begin Material
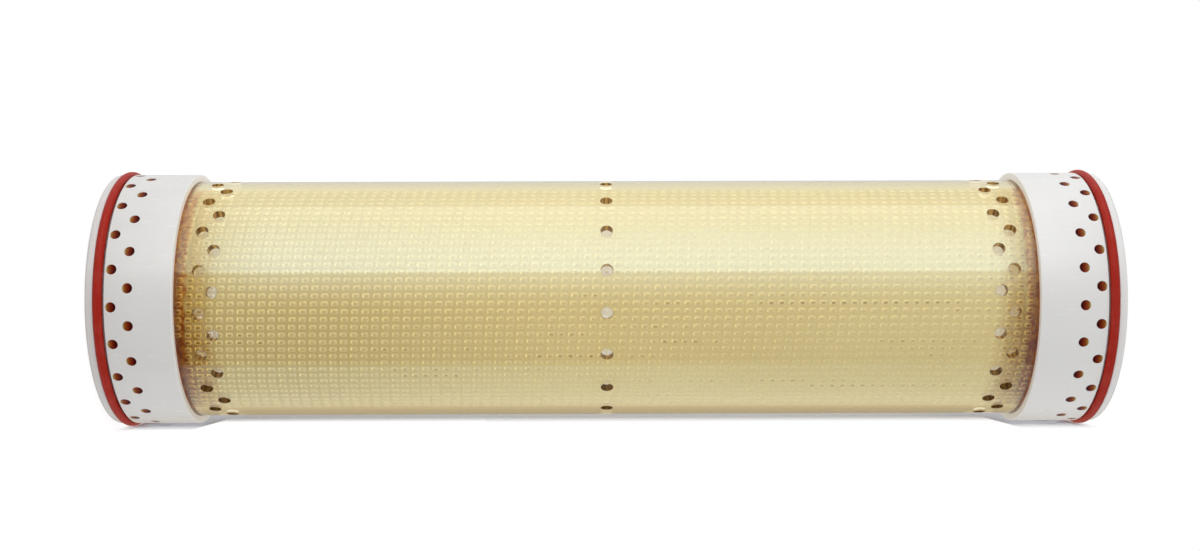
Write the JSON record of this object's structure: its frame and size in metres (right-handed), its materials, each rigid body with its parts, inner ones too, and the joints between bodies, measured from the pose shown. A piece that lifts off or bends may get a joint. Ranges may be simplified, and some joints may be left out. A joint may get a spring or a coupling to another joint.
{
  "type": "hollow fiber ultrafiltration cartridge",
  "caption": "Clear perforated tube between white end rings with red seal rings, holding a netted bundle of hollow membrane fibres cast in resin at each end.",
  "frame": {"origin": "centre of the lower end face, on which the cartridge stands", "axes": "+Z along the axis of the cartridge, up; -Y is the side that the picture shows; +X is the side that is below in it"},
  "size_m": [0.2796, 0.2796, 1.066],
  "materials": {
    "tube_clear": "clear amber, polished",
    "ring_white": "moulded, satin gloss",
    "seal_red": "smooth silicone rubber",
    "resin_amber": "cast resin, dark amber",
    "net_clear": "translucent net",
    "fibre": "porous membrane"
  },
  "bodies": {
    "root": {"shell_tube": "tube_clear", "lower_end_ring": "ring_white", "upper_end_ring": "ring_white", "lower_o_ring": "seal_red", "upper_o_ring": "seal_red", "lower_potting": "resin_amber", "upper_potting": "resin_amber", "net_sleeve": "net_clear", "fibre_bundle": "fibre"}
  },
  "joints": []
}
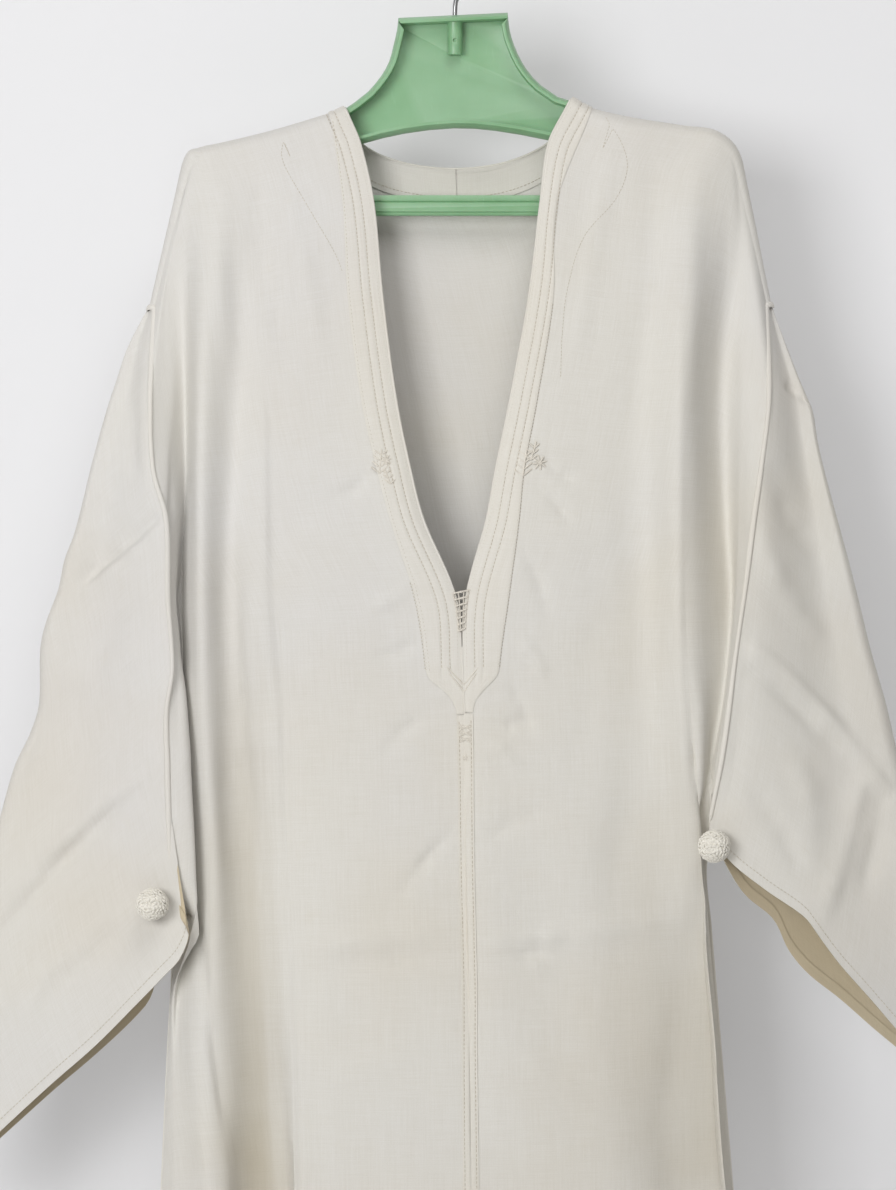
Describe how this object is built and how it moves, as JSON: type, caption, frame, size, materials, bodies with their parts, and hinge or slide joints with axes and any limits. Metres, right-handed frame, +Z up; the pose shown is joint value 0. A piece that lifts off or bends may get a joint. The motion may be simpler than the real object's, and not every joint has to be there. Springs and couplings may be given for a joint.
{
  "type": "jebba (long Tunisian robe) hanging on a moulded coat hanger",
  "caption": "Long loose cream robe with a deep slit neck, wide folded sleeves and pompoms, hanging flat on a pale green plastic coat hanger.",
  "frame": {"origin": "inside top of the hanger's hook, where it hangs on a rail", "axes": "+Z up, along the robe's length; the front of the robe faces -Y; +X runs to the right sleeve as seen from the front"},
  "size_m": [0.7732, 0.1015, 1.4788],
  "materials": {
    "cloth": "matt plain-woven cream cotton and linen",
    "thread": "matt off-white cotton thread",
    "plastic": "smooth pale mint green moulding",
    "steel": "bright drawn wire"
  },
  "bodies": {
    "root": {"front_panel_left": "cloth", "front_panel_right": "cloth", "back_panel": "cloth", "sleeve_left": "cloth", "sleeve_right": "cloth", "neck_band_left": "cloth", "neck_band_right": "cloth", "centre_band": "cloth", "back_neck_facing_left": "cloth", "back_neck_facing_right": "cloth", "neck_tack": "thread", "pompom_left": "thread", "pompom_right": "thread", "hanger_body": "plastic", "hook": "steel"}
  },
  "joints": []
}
end Material
begin Material
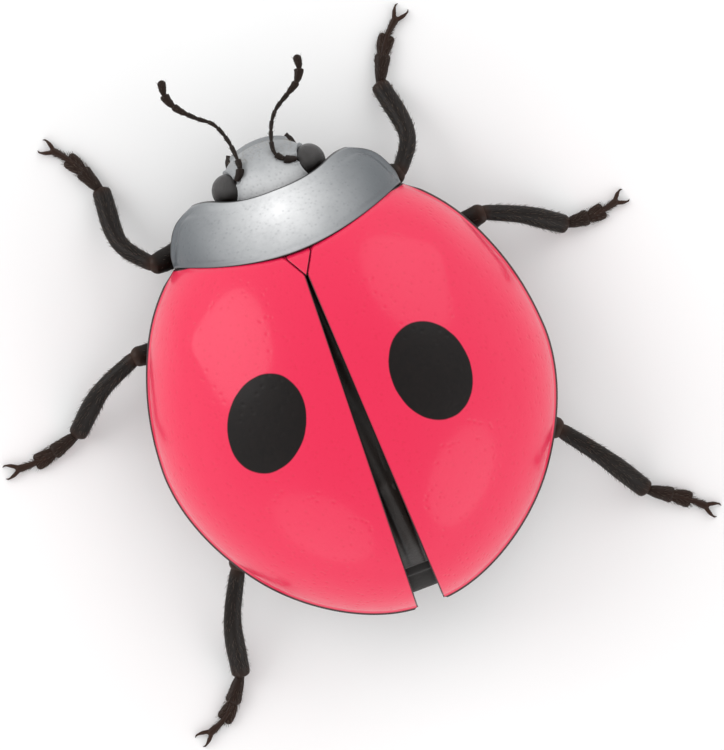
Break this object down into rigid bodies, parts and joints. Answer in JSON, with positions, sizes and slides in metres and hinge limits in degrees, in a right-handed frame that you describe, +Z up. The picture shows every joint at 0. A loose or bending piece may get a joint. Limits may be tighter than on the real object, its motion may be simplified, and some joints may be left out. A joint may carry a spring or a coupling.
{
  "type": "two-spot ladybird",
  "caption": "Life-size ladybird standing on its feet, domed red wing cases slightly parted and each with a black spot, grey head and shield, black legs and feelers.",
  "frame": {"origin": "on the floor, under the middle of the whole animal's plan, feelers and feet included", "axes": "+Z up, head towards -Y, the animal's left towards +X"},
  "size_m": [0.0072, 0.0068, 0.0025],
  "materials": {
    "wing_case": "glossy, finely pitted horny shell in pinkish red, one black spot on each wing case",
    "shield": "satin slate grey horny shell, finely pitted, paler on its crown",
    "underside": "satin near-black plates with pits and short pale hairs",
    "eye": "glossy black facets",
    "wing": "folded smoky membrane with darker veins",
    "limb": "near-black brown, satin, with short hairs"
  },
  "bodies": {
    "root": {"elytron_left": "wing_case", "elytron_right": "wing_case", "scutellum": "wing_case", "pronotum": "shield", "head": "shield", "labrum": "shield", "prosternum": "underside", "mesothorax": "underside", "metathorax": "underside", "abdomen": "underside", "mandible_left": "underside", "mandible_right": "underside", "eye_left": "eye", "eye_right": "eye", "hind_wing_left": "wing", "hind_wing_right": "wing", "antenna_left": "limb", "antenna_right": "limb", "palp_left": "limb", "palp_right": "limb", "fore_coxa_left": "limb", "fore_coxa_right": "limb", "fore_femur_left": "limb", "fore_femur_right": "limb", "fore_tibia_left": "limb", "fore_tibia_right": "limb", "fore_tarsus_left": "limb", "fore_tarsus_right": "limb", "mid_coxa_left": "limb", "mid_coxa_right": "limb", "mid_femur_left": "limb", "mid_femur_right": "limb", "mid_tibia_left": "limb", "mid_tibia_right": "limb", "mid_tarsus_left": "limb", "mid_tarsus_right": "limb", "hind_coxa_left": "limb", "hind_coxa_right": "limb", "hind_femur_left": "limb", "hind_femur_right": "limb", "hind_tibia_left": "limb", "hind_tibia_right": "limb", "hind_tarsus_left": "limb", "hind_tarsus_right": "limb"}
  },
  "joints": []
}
end Material
begin Material
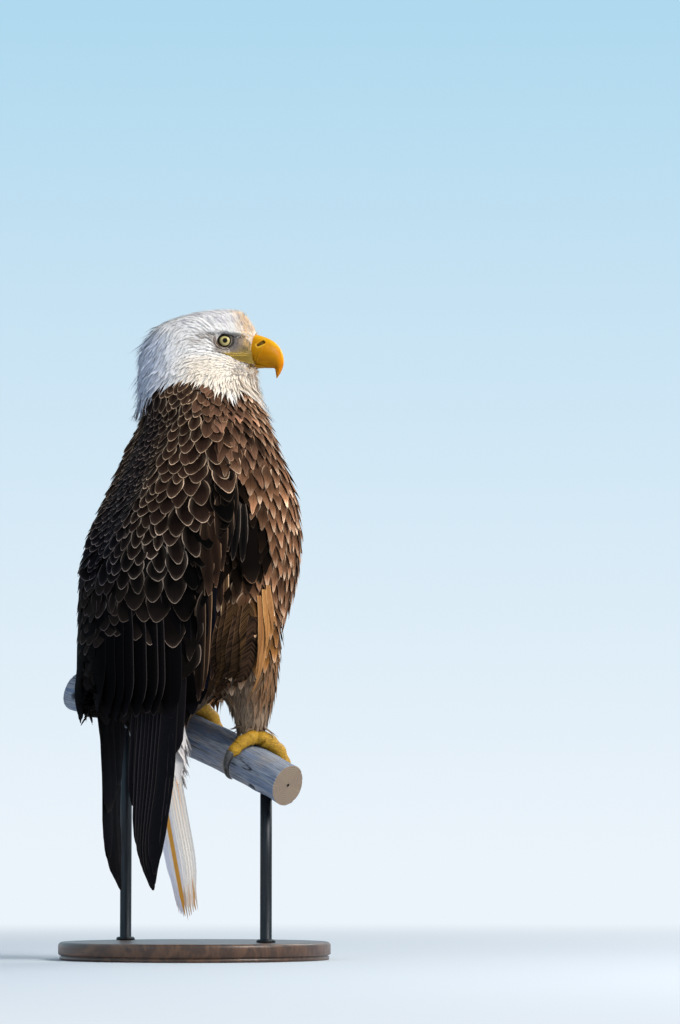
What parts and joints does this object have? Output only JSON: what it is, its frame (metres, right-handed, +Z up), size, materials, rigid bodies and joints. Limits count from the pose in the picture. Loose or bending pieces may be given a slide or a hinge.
end Material
● **Exercise description**: What count of lines in the listing contain the word "handed"? Reply with the number only.

● **Reply to the task**: 4